Denis Lehane: Micheál Martin — surely the cleverest man in the world
And while a lot of smokers huffed and puffed when his ban was first introduced, nobody is complaining now.
We are all much happier these days. We are as healthy as can be as we dive into our creamy pints.
Anyhow, the next thing he took over was the Fianna Fáil party, and now he could well be lining up for the role of Taoiseach.
If you think my story ends there, think again.
He is a clever fellow, and if you saw his picture in last week’s farming supplement you would know exactly what I mean.
There he was in Bandon mart droving calves.
‘On the campaign trail,’ you might think, decked out in all his finery, a fellow more suited to a wedding than to weanlings?
How wrong you are.
Micheál is a lot cleverer than that.
If he was in Bandon solely on the campaign trail, wouldn’t he be sitting pretty in between farmers, shaking hands, holding babies and kissing mothers?
He would be watching the mart action from a safe distance.
Micheál was in the thick of it. He was in between the calves with a big stick.
“And why?” you might ask.
Well that was obvious to me. He was showing us that even though he might be a city boy, he can manage calves just as good as the next man.
He was letting it be known that if his role in politics goes arseways he would make a damn good calf drover.
How else could you explain the stick so firmly gripped in his hand? His comfortable pose? That cheerful smile on his face?
Micheál was in his element in between the calves, and I heard from a reliable source that the calves he herded into the ring on that Monday made a very sizeable sum indeed.
Another reliable source, who was also at the mart, told me that not only did Micheál stay for the reminder of the calf sale, but for the remainder of the day.
By all accounts, Micheál stayed on to ensure that every calf found a home.

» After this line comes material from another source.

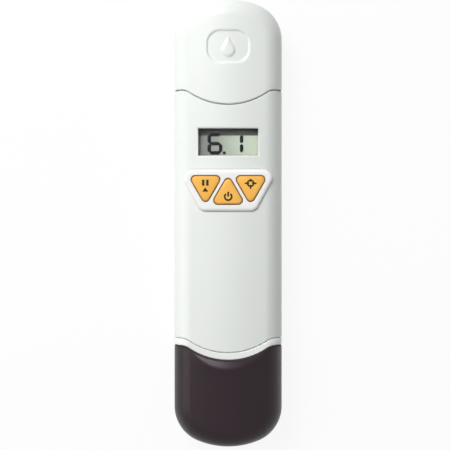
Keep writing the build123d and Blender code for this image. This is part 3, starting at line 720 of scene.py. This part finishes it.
def addJointShadowRing():
    # the pen's closed section drawn inward by two depths, and carried along the wave of the seam
    s = jointShadowSet
    inset, z, inX, inZ = sectionProfile(s["fillet"])
    loops = []
    for depth, seam in ((s["outer"], s["upper"]), (s["outer"], s["lower"]), (s["inner"], s["lower"]),
                        (s["inner"], s["upper"]), (s["outer"], s["upper"])):
        sideX, sideZ = penSet["width"] / 2 - inset - inX * depth, z + inZ * depth
        x = np.concatenate([
            sideX, np.linspace(sideX[-1], -sideX[-1], s["front"])[1:-1],
            -sideX[::-1], np.linspace(-sideX[0], sideX[0], s["back"])[1:]])
        high = np.concatenate([
            sideZ, np.full(s["front"] - 2, sideZ[-1]), sideZ[::-1], np.full(s["back"] - 1, sideZ[0])])
        loops.append(np.stack([x, waveLine(x, seam, penSet["waveDrop"]), high], -1))
    points = np.array(loops)
    mesh = meshFrom("jointShadowRing", points.reshape(-1, 3), gridFaces(points.shape[0], points.shape[1], 0))
    addPiece("jointShadowRing", mesh, "rubberBlack", "electrode_module")


addJointShadowRing()
print("joint ring built")


# keys: swollen rounded triangles with an edge darkened by painted shade
keySet = {
    "side": 11.4, "corner": 1.3, "spread": 7.45, "top": 20.28, "foot": 17.2,
    "bow": 0.010, "shoulder": 0.62, "shoulderShare": 0.80, "edge": 0.6,
    "highY": 12.31, "lowY": 9.39,
    "steps": 9, "outline": (10, 14), "sharp": 60,      # outline: points on a corner and on a side
}
keyPlaces = {      # x, y, and 1 where the triangle points up
    "hold": (-keySet["spread"], keySet["highY"], -1),
    "power": (0.0, keySet["lowY"], 1),
    "calibrate": (keySet["spread"], keySet["highY"], -1),
}


def roundedOutline(corners, radius, arcSteps, edgeSteps):
    # counter-clockwise outline of a polygon with rounded corners: an arc at each, then points to the next
    corners = np.asarray(corners, float)
    arcs = []
    for k in range(len(corners)):
        here, before, after = corners[k], corners[k - 1], corners[(k + 1) % len(corners)]
        inward = (before - here) / np.linalg.norm(before - here)
        onward = (after - here) / np.linalg.norm(after - here)
        half = math.acos(float(np.clip(inward @ onward, -1, 1))) / 2
        bisector = (inward + onward) / np.linalg.norm(inward + onward)
        centre = here + bisector * radius / math.sin(half)
        start = math.atan2(*(here + inward * radius / math.tan(half) - centre)[::-1])
        turns = start + np.linspace(0, math.pi - 2 * half, arcSteps)
        arcs.append(centre + radius * np.stack([np.cos(turns), np.sin(turns)], -1))
    whole = []
    for arc, following in zip(arcs, arcs[1:] + arcs[:1]):
        a, b = arc[-1], following[0]
        whole += [arc, a + (b - a) * np.linspace(0, 1, edgeSteps + 2)[1:-1, None]]
    return np.concatenate(whole)


def keyOutline(grow, way):
    # rounded triangle, its corners a third of a turn apart round the middle, drawn outside a key by grow
    radius = keySet["side"] / math.sqrt(3) + 2 * grow
    turns = math.pi / 2 * way + np.arange(3) * 2 * math.pi / 3
    corners = radius * np.stack([np.cos(turns), np.sin(turns)], -1)
    return roundedOutline(corners, keySet["corner"] + grow, *keySet["outline"])


def keyHeight(x, y):
    # height of a key's bowed top at a place counted from its middle
    return keySet["top"] - keySet["bow"] * (x ** 2 + y ** 2)


def addKey(name):
    # rings of the outline drawn in towards the middle; the outer ones turn down by a quarter round, and the
    # last two close the foot
    placeX, placeY, way = keyPlaces[name]
    outline = keyOutline(0, way)
    s, inner = keySet, keySet["shoulderShare"]
    turns = np.linspace(0, math.pi / 2, s["steps"])
    shares = np.concatenate([
        np.linspace(0, inner, s["steps"])[:-1], inner + (1 - inner) * np.sin(turns), [1, 0]])
    drops = np.concatenate([np.zeros(s["steps"] - 1), s["shoulder"] * (1 - np.cos(turns)), [0, 0]])
    ring = outline[None] * shares[:, None, None]
    z = keyHeight(ring[..., 0], ring[..., 1]) - drops[:, None]
    z[-2:] = s["foot"]
    points = np.concatenate([ring + (placeX, placeY), z[..., None]], -1)
    points = np.concatenate([points, points[:, :1]], 1)
    mesh = meshFrom(name + "KeyCap", points.reshape(-1, 3), gridFaces(points.shape[0], points.shape[1], 0))
    # share of painted shade, 0 on the key's top and growing to 1 down its shoulder
    edge = mesh.attributes.new("edgeShadeShare", "FLOAT", "POINT")
    place = np.empty(len(mesh.vertices) * 3)
    mesh.vertices.foreach_get("co", place)
    place = place.reshape(-1, 3) / mm
    sunk = keyHeight(place[:, 0] - placeX, place[:, 1] - placeY) - place[:, 2]
    edge.data.foreach_set("value", ease(sunk / s["shoulder"] / s["edge"]).astype(np.float32))
    addPiece(name + "KeyCap", mesh, "keyAmber", name + "_key", [name + "_button"], s["sharp"])


for name in keyPlaces:
    addKey(name)
print("keys built")


# keypad plate: rounded outer edge and soft lips round the keys
plateSet = {
    "corners": [(-9.2, 3.8), (9.2, 3.8), (16.7, 17.85), (-16.7, 17.85)],
    "corner": 3.0, "foot": 18.02, "top": 19.7, "round": 1.15, "lip": 0.28, "clearance": 0.15,
    "steps": 9, "outline": (12, 30), "sharp": 50,      # outline: points on a corner and on a side
}


def plateOutline(inset):
    # each corner moves to where its two sides meet when they are drawn in by the inset, and is rounded
    corners = np.array(plateSet["corners"])
    sides = np.roll(corners, -1, 0) - corners
    normals = np.stack([-sides[:, 1], sides[:, 0]], -1) / np.linalg.norm(sides, axis=1)[:, None]
    moved = []
    for k in range(len(corners)):
        a, b = normals[k - 1], normals[k]
        moved.append(corners[k] + np.linalg.solve(np.stack([a, b]), np.array([inset, inset])))
    return roundedOutline(moved, plateSet["corner"] - inset, *plateSet["outline"])


def ringBand(rings, heights):
    # closed rings of equal count joined into a band
    rows = np.stack([atHeight(ring, z) for ring, z in zip(rings, heights)])
    rows = np.concatenate([rows, rows[:, :1]], 1)
    return rows.reshape(-1, 3), gridFaces(rows.shape[0], rows.shape[1], 0)


def addPlate():
    # an outer band with a quarter round, a lip round each key, and fills between them at the top and the foot
    s = plateSet
    turns = np.linspace(0, math.pi / 2, s["steps"])
    insets = s["round"] * (1 - np.cos(turns))
    heights = s["top"] - s["round"] * (1 - np.sin(turns))
    bands = [ringBand([plateOutline(0)] + [plateOutline(i) for i in insets], [s["foot"], *heights])]
    tops, feet = [plateOutline(s["round"])], [plateOutline(0)]
    grows = s["clearance"] + s["lip"] * (1 - np.sin(turns[::-1]))
    lips = s["top"] - s["lip"] * (1 - np.cos(turns[::-1]))
    for placeX, placeY, way in keyPlaces.values():
        rings = [keyOutline(grow, way) + (placeX, placeY) for grow in grows]
        bands.append(ringBand([rings[0]] + rings, [s["foot"], *lips]))
        tops.append(rings[-1])
        feet.append(rings[0])
    points, faces = [], []
    for some, quads in bands:
        faces += [tuple(f) for f in (quads + sum(len(p) for p in points))]
        points.append(some)
    for loops, z in ((tops, s["top"]), (feet, s["foot"])):
        start = sum(len(p) for p in points)
        fills = tessellate_polygon([[Vector((p[0], p[1], 0)) for p in loop] for loop in loops])
        faces += [tuple(start + i for i in f) for f in fills]
        points.append(np.concatenate([atHeight(loop, z) for loop in loops]))
    mesh = meshFrom("keypadPlate", np.concatenate(points), faces)
    addPiece("keypadPlate", mesh, "plateWhite", "meter", ["keypad_bezel"], s["sharp"])


addPlate()
print("keypad plate built")


# marks printed on the keys; each shape is a strip between two lines of points
printSet = {"lift": 0.012, "wall": 0.05, "weld": 0.001, "barSteps": 7, "ringSteps": 40}


def stripMesh(name, strips, placeX, placeY, height):
    # strips laid at height(x, y), and moved by their place
    points, faces = [], []
    for one, other in strips:
        strip = np.stack([np.asarray(one, float), np.asarray(other, float)])
        z = height(strip[..., 0], strip[..., 1])
        faces.append(gridFaces(2, strip.shape[1], sum(len(p) for p in points)))
        points.append(np.concatenate([strip + (placeX, placeY), z[..., None]], -1).reshape(-1, 3))
    return meshFrom(name, np.concatenate(points), np.concatenate(faces), printSet["weld"], True)


def bar(x0, y0, x1, y1, width):
    # straight stroke: its middle line, moved half the width to either side
    a, b = np.array([x0, y0]), np.array([x1, y1])
    across = np.array([-(b - a)[1], (b - a)[0]]) / np.linalg.norm(b - a) * width / 2
    line = a + (b - a) * np.linspace(0, 1, printSet["barSteps"])[:, None]
    return line + across, line - across


def ringMark(x, y, radius, width, start=0.0, end=360.0):
    # part of a ring: its circle, widened by half the width either way; start and end in degrees from +x
    turns = np.radians(np.linspace(start, end, printSet["ringSteps"]))
    way = np.stack([np.cos(turns), np.sin(turns)], -1)
    return (x, y) + way * (radius + width / 2), (x, y) + way * (radius - width / 2)


def arrowMark(x, y, half, height):
    # filled triangle that points up: its two flanks, from the ends of the foot to the tip
    line = np.linspace(0, 1, printSet["barSteps"])[:, None]
    left = np.array([x - half, y]) + line * np.array([half, height])
    right = np.array([x + half, y]) + line * np.array([-half, height])
    return left, right


def onKey(x, y):
    # a hair over the key's bowed top
    return keyHeight(x, y) + printSet["lift"]


markShapes = {      # mm from the middle of the key
    "hold": [
        bar(-0.78, -0.05, -0.78, 1.95, 0.82), bar(0.58, -0.05, 0.58, 1.95, 0.82),
        arrowMark(-0.1, -2.0, 1.0, 1.4)],
    "power": [ringMark(0, -0.75, 1.15, 0.60, 128, 412), bar(0, -0.7, 0, 0.9, 0.60)],
    "calibrate": [
        ringMark(-0.05, 0.75, 1.0, 0.56),
        bar(-2.0, 0.75, -0.5, 0.75, 0.54), bar(0.4, 0.75, 1.9, 0.75, 0.54),
        bar(-0.05, 1.2, -0.05, 2.2, 0.54), bar(-0.05, 0.3, -0.05, -1.1, 0.54)],
}
for name, shapes in markShapes.items():
    markMesh = stripMesh(name + "KeyPrint", shapes, *keyPlaces[name][:2], onKey)
    mark = addPiece(name + "KeyPrint", markMesh, "inkDark", name + "_key")
    wallIn(mark, printSet["wall"])
print("key prints built")


# display: a slab with a small bevel round its top and bottom, and the digits on it
panelSet = {
    "half": (11.2, 6.1), "y": 26.85, "low": 14.0, "high": 15.9, "corner": 0.3, "bevel": 0.15,
    "outline": (6, 1), "sharp": 30,      # outline: points on a corner and on a side
}


def addPanel():
    # four rings of the outline up the slab, and a face at each end
    s = panelSet

    def outline(inset):
        x, low, high = s["half"][0] - inset, s["y"] - s["half"][1] + inset, s["y"] + s["half"][1] - inset
        return roundedOutline([(-x, low), (x, low), (x, high), (-x, high)], s["corner"], *s["outline"])

    heights = [s["low"], s["low"] + s["bevel"], s["high"] - s["bevel"], s["high"]]
    points, quads = ringBand([outline(inset) for inset in (s["bevel"], 0, 0, s["bevel"])], heights)
    faces = [tuple(f) for f in quads]
    loop = outline(s["bevel"])
    for z in (s["low"], s["high"]):
        faces.append(tuple(range(len(points), len(points) + len(loop))))
        points = np.concatenate([points, atHeight(loop, z)])
    mesh = meshFrom("displayPanel", points, faces)
    addPiece("displayPanel", mesh, "displayGreyPaintedShade", "meter", ["display_panel"], s["sharp"])


addPanel()

digitSet = {
    "stroke": 1.2, "gap": 0.07, "taper": 0.42, "z": 15.93, "low": 23.35, "middle": 26.4, "high": 29.4,
    "cells": [(-6.3, -2.5, "acdefg"), (0.55, 4.47, "bc")],      # left, right and the lit strokes
    "point": (-1.3, 23.35, 0.26, 0.52),      # x, y, radius and width
}


def segment(x0, y0, x1, y1):
    # six-sided stroke with pointed ends: the points along its two long sides
    s = digitSet
    a, b = np.array([x0, y0]), np.array([x1, y1])
    along = (b - a) / np.linalg.norm(b - a)
    across = np.array([-along[1], along[0]]) * s["stroke"] / 2
    tip, shoulder = along * s["gap"], along * (s["gap"] + s["stroke"] * s["taper"])
    line = [a + tip, a + shoulder, b - shoulder, b - tip]
    return (np.array([line[0], line[1] + across, line[2] + across, line[3]]),
            np.array([line[0], line[1] - across, line[2] - across, line[3]]))


def digitStrips(left, right, lit):
    # the lit strokes of one digit, lettered as on any seven-stroke display
    s = digitSet
    places = {
        "a": (left, s["high"], right, s["high"]), "b": (right, s["middle"], right, s["high"]),
        "c": (right, s["low"], right, s["middle"]), "d": (left, s["low"], right, s["low"]),
        "e": (left, s["low"], left, s["middle"]), "f": (left, s["middle"], left, s["high"]),
        "g": (left, s["middle"], right, s["middle"]),
    }
    return [segment(*places[key]) for key in "abcdefg" if key in lit]


def onPanel(x, y):
    return np.full(x.shape, digitSet["z"])


litStrips = [strip for cell in digitSet["cells"] for strip in digitStrips(*cell)]
litStrips.append(ringMark(*digitSet["point"]))
digitMesh = stripMesh("displayDigits", litStrips, 0, 0, onPanel)
digits = addPiece("displayDigits", digitMesh, "inkDisplay", "meter")
wallIn(digits, printSet["wall"])
print("display built")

Loading calves into trucks and trailers and every other conceivable form of transportation, he was a sight to behold.
Even lifting strong calves into the back of an old jeep, a job that fellows half his age would find a difficult task, he didn’t complain once.
But there was more, for it was said that Micheál also sorted out a heated issue that arose pertaining to a wonky calf tag.
In another case, he even went so far as to check the swollen navel of a fiery Friesian bull calf before reassuring the purchaser that the calf would be fine after a course of antibiotics.
Anyhow it was said that by the end of the day, over a pint and a handshake, a pledge was given to the Fianna Fáil leader that should he fail in his efforts to become Taoiseach or President or whatever the hell it was that he was aiming for, there would be a job for him in the mart as a drover.
Micheál Martin, yet again, has every angle covered.
So if my mart source is to be believed, which I think he should, Micheál Martin could well be the cleverest man in the world.